Great post. This album has anxiety ALL OVER IT which is not in itself a bad thing, I've always felt the angst over their tax status, Plant's injuries, and very likely more personal (maybe even unspoken) feelings about where they were in general at that time (re: the elephant in the room, drugs) made for some amazing inspiration musically. 

I felt this way myself about CSR vocals for a while. As time went on, they really grew on me. They have a smoldering feel to them which makes the "payoff" section at the end really land, i.e. Plant lets go with the release after creating the tense build-up. It's like a weird take on old rockabilly that transforms at the end into something new. Kind of like how Dy'er Mak'er goes through it's own transformation but with zero good vibes this time lol. I think the whole track is genius, from how Page created an unsettled feeling with the opening guitar to how they played with the drum rhythm at the beginning (apparently it's in 4/4 but I never would have guessed it) and then at the end Bonham is doing this stuff that is just amazing (sorry I can't get more technical here lol).

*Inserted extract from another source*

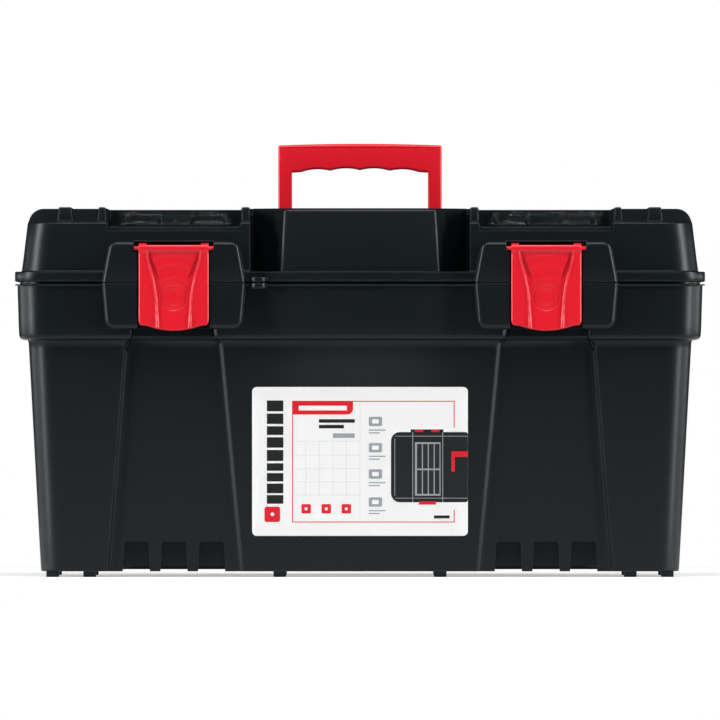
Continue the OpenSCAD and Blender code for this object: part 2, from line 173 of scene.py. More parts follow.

I used to wish they were all more intense at the end, but now I think the approach they took was perfect. It's a release, but a cooled off release - minus the joy, minus the euphoria. Something about the whole thing sounds a little "druggy" to me. Not in the execution but with the general vibe of it.  But then maybe that's just my imagination.

Also - Merry Christmas to anyone reading!

Check out Bonhamology's breakdown of the Candy Store Rock drum track. This song is a serious pain in the ass to play on drums and there are, I think, three or four turnarounds which are super tricky to pull off but Bonzo does it. Plus there is still some contention on exactly how he played it to this day. Funny because the three songs on the album with the most creative and interesting drum parts (RO, CSR, & HOFN) most consider filler songs though all three I really like. Presence is in my top 4 Zep Albums (PG, 4th, HOTH, & Presence).